The number two cause of problems - but not nearly close the number one cause- is low resolution. This may happen either because the snake is too small in the image, the background camouflages the snake or the image simply fails to capture the body pattern complexity. This can obviously be solved by increasing the number of pixels, which we will not do right now, for the sake of continuity. We will hope that dataset augmentation may take care of some cases. Examples: #3, #10 and #30.

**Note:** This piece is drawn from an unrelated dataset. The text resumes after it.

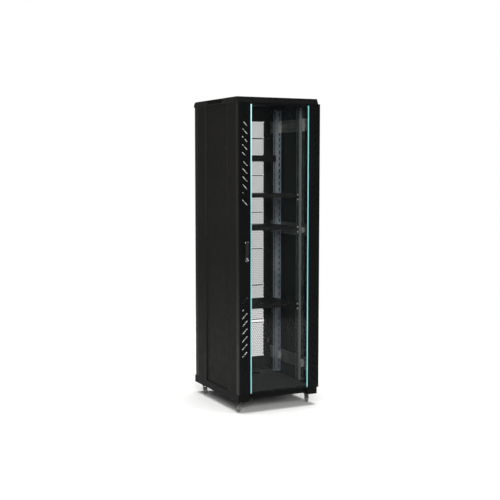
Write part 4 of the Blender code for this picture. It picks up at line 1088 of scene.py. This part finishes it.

Bad head. This problem may arise because the snake head is missing or isn't exactly clear on the image. As a human, what you should do is try and figure out which snake it is by body features. To induce such a learning in NN, we could randomly crop the images to maybe increase the chance of a picture not showing a head and forcing the NN to look elswhere. Examples: #0, #6 and #31.

I don'n recognize is maybe one of the most useful errors. It sets the thresshold of human perception on the problem. These are not exactly that hard to analize, but requires some reflection taking more than 1 second of thought. We will most likely use this class to softly evaluate the model against human performance. Examples: #3, #8 and #16.

In this dataset some pictures presented a single problem, while others were overall bad quality, with multiple possible sources of problems. Overall, we will tackle these problems in two ways in this notebook, hyperparameter tuning and dataset augmentation. Another important thing will be increasing the complexity of the model later on another notebook.